# [BRIEF]
In the listing that follows, the range to quote begins at the line that has "slipfitter_housing();" and ends after the line that has "from mathutils import Matrix, Vector"; quote it verbatim and add nothing.

# [COLLECTED DATA]
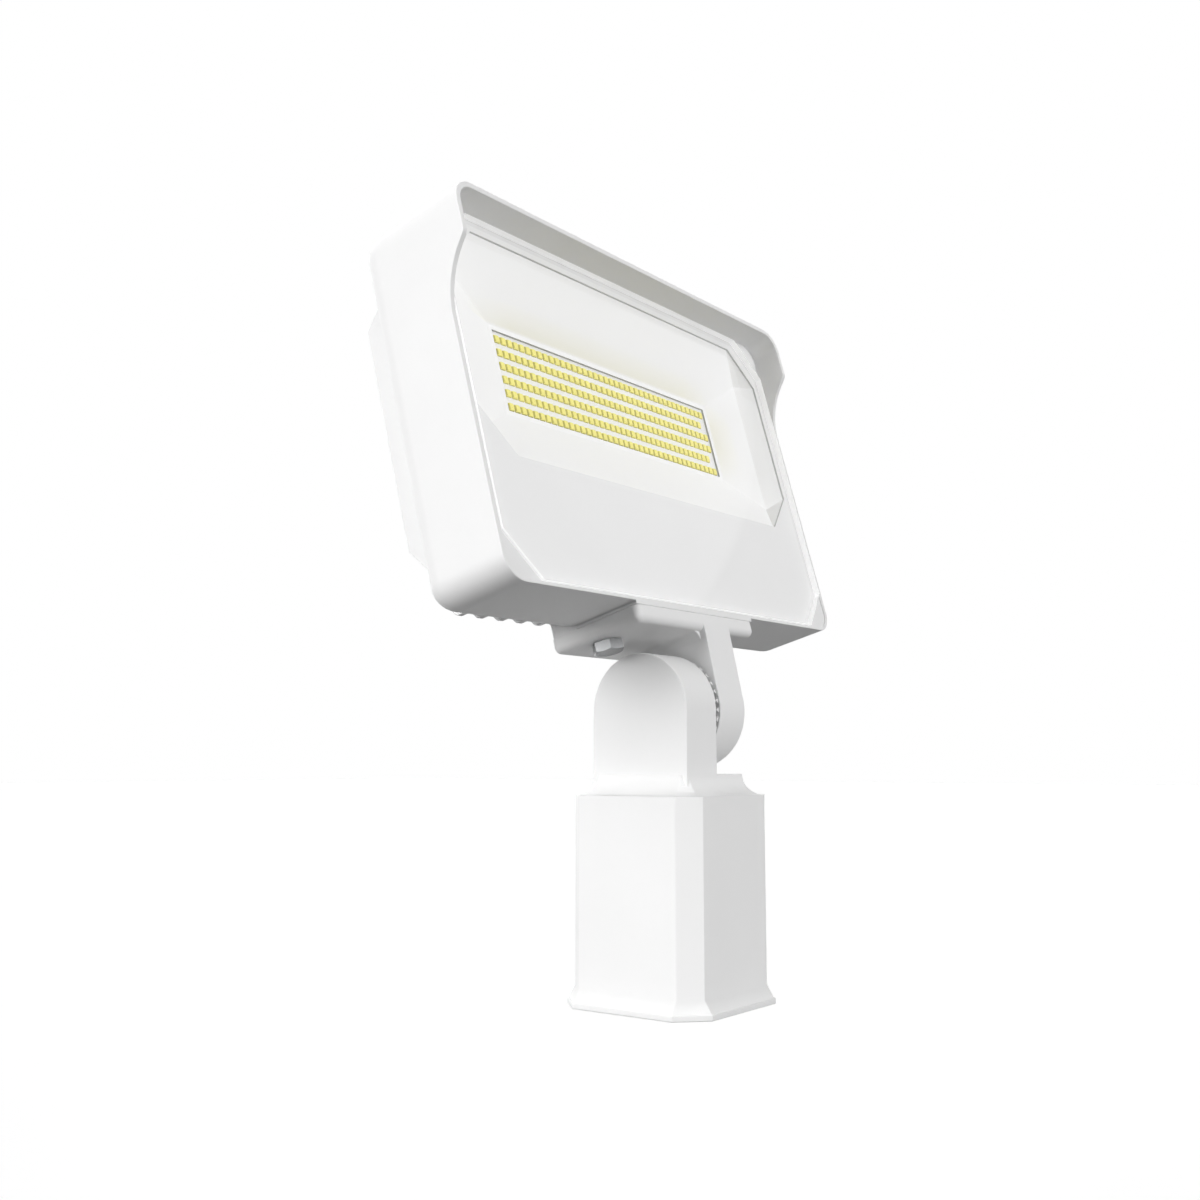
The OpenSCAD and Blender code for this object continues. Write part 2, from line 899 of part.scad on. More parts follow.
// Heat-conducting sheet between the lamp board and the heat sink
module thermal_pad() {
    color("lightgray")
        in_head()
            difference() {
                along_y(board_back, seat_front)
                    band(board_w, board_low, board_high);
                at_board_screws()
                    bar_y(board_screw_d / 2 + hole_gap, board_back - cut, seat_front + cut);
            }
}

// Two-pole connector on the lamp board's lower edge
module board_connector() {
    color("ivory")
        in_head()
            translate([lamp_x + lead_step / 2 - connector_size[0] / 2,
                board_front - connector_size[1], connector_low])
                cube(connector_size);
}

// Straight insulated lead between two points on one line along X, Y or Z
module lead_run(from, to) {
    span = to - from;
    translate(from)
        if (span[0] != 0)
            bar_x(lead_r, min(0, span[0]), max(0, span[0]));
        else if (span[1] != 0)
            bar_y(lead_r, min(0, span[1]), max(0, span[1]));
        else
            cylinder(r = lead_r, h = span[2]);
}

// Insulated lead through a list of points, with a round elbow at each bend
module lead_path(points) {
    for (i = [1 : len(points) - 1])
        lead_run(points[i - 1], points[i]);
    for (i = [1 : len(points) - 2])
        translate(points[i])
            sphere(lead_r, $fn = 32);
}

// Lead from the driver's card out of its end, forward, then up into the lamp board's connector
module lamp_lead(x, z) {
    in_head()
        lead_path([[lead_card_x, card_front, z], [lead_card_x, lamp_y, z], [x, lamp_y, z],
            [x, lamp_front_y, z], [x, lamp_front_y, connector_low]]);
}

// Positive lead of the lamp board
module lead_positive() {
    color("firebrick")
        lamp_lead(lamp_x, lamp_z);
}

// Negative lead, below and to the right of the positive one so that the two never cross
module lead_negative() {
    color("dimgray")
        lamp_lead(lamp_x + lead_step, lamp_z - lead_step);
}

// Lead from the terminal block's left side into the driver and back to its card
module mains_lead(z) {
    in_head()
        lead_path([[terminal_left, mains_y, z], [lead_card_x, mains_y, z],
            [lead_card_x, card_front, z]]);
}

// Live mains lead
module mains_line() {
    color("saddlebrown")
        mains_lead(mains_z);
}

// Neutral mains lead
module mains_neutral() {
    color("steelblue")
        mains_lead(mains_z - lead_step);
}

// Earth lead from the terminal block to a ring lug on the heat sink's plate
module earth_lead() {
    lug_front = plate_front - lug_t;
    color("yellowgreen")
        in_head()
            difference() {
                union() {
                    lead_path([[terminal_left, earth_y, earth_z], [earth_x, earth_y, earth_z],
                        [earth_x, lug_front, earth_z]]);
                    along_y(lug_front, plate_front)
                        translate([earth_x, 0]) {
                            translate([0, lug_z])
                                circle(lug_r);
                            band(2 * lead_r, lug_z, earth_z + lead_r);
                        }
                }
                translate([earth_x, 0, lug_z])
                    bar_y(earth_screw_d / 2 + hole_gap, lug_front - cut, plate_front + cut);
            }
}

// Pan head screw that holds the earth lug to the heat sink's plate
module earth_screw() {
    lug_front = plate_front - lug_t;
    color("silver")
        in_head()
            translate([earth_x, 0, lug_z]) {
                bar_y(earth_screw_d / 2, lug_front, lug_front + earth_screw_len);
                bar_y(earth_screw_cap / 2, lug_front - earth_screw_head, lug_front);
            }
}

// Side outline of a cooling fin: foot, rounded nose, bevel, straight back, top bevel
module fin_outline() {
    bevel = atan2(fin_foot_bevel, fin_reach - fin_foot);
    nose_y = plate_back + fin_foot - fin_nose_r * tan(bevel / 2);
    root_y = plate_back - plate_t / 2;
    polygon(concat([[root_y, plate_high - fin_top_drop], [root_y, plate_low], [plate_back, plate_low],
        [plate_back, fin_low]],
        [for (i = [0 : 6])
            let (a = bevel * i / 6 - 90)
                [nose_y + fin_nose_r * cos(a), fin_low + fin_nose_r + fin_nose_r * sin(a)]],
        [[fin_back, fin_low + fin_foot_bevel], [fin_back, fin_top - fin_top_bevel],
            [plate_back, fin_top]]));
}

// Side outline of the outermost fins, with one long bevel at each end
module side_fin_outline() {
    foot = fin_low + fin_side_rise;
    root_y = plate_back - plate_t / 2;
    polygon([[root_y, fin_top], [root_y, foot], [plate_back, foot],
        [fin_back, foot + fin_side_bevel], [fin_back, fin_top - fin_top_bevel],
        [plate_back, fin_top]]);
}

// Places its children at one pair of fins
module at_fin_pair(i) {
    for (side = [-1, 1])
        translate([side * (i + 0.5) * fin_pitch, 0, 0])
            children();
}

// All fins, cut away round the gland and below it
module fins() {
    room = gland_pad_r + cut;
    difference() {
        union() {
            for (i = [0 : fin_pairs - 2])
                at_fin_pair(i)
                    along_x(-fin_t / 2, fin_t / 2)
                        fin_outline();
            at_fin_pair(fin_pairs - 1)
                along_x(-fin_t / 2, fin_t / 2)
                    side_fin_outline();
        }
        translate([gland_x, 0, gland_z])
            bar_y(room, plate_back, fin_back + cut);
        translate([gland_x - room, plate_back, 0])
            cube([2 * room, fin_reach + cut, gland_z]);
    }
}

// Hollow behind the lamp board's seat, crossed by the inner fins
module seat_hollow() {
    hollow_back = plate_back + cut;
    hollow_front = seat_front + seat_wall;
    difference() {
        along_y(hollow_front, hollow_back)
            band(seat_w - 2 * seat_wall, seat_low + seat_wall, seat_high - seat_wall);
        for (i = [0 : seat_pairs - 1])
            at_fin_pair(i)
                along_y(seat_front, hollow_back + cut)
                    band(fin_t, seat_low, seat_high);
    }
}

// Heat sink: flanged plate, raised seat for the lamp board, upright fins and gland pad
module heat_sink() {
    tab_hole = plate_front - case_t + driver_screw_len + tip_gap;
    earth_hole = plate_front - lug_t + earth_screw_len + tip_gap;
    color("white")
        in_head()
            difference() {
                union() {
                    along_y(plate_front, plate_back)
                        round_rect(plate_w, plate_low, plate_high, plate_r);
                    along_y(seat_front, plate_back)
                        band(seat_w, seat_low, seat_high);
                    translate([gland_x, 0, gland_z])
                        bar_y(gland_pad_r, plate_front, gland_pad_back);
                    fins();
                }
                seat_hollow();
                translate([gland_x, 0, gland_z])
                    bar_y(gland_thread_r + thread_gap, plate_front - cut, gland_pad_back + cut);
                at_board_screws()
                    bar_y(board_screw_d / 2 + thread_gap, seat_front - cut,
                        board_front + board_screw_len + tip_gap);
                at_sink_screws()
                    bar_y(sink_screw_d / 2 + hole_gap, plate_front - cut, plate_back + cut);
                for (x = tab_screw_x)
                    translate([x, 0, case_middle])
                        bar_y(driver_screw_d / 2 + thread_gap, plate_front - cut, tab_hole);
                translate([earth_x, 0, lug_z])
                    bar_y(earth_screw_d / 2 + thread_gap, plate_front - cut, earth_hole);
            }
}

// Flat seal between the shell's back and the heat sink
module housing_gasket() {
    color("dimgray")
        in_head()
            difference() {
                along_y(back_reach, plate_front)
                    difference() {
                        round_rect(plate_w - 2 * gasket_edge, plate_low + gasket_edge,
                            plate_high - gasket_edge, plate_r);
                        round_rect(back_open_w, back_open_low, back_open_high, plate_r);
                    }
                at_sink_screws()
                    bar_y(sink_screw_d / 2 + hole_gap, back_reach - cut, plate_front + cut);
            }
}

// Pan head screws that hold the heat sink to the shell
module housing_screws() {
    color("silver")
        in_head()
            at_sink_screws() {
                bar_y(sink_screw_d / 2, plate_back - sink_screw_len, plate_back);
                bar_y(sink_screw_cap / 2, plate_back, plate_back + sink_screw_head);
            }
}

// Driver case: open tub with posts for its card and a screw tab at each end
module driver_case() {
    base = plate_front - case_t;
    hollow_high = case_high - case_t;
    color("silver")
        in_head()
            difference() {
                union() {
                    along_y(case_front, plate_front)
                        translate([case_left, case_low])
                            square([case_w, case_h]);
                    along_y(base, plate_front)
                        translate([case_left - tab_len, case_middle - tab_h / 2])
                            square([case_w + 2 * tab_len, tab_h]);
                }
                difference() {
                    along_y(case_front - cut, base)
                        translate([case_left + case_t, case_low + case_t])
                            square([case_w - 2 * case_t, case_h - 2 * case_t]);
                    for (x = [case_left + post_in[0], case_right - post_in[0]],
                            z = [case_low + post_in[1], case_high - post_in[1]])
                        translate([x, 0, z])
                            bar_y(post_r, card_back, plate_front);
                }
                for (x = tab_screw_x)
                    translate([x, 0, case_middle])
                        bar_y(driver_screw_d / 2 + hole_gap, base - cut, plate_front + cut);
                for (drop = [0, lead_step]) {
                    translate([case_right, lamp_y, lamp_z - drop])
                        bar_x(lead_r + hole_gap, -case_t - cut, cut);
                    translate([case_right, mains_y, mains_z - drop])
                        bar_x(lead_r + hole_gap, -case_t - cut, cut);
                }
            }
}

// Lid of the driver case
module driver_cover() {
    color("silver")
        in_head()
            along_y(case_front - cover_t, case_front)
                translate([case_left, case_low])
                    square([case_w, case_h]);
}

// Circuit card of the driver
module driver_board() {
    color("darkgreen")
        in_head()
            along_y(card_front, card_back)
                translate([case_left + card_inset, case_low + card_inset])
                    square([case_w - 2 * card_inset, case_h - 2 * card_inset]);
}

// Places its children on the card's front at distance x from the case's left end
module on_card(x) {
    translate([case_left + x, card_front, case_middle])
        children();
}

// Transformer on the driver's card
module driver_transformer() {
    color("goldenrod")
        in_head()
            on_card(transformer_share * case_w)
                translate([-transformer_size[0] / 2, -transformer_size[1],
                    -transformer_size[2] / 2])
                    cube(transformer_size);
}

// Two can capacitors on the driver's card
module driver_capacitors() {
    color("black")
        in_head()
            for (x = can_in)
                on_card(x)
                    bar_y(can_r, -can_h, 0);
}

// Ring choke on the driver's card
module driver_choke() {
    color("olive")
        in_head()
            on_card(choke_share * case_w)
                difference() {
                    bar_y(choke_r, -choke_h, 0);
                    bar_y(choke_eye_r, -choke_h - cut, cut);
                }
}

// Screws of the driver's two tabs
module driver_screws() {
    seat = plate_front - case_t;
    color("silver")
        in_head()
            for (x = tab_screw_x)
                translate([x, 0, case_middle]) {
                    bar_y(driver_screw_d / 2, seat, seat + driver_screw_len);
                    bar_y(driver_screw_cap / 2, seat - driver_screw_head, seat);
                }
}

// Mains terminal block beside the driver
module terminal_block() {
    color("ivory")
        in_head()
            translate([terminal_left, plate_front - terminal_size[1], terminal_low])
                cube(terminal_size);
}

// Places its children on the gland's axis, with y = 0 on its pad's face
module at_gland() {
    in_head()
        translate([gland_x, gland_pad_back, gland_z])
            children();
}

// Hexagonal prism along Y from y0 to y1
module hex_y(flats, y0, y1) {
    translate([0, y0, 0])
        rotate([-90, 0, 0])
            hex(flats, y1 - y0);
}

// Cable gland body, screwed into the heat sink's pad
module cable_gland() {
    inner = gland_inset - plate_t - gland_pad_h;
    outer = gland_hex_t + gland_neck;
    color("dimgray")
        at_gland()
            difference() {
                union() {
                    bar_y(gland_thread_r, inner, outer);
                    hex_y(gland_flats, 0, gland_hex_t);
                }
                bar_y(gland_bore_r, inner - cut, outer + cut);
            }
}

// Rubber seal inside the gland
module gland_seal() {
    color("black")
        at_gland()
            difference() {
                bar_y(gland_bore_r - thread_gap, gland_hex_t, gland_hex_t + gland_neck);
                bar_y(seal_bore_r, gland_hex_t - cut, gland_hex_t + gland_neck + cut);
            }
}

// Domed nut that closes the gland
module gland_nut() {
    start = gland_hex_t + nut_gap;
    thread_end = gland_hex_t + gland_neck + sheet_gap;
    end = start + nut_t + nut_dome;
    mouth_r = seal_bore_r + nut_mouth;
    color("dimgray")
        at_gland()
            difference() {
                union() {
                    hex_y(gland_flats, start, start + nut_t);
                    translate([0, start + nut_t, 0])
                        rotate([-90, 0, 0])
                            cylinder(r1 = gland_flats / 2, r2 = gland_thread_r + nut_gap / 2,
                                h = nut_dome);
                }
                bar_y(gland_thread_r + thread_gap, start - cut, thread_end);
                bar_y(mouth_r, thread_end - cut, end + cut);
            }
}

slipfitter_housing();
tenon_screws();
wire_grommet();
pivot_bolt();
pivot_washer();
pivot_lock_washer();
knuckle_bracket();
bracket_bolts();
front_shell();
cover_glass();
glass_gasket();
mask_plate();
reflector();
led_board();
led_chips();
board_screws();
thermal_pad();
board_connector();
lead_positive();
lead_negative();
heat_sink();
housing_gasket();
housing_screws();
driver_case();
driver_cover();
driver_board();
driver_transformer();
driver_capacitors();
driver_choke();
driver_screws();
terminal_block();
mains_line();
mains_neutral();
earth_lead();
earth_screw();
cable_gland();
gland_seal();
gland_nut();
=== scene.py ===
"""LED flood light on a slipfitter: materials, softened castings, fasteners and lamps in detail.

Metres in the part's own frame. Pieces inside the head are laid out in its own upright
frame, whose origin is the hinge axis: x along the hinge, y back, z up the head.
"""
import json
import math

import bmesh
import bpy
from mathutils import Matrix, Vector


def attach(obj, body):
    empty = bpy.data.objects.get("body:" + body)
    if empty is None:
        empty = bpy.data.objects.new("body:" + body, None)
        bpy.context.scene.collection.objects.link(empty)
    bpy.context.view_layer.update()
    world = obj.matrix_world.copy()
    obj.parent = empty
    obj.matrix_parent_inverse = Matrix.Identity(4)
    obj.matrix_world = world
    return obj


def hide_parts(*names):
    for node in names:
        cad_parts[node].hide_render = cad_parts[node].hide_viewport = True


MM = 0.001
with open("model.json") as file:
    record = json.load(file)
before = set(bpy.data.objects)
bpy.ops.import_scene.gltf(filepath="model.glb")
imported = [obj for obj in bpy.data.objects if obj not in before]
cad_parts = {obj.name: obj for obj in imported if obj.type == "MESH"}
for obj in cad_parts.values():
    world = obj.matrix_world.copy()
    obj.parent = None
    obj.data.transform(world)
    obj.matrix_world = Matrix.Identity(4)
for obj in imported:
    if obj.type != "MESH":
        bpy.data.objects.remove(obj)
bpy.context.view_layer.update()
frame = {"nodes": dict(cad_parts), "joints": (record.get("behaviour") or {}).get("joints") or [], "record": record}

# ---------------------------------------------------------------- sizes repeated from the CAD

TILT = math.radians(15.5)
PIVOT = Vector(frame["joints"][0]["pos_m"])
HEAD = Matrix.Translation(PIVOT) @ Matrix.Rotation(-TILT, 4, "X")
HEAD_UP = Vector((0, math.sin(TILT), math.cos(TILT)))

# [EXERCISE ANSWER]
slipfitter_housing();
tenon_screws();
wire_grommet();
pivot_bolt();
pivot_washer();
pivot_lock_washer();
knuckle_bracket();
bracket_bolts();
front_shell();
cover_glass();
glass_gasket();
mask_plate();
reflector();
led_board();
led_chips();
board_screws();
thermal_pad();
board_connector();
lead_positive();
lead_negative();
heat_sink();
housing_gasket();
housing_screws();
driver_case();
driver_cover();
driver_board();
driver_transformer();
driver_capacitors();
driver_choke();
driver_screws();
terminal_block();
mains_line();
mains_neutral();
earth_lead();
earth_screw();
cable_gland();
gland_seal();
gland_nut();
=== scene.py ===
"""LED flood light on a slipfitter: materials, softened castings, fasteners and lamps in detail.

Metres in the part's own frame. Pieces inside the head are laid out in its own upright
frame, whose origin is the hinge axis: x along the hinge, y back, z up the head.
"""
import json
import math

import bmesh
import bpy
from mathutils import Matrix, Vector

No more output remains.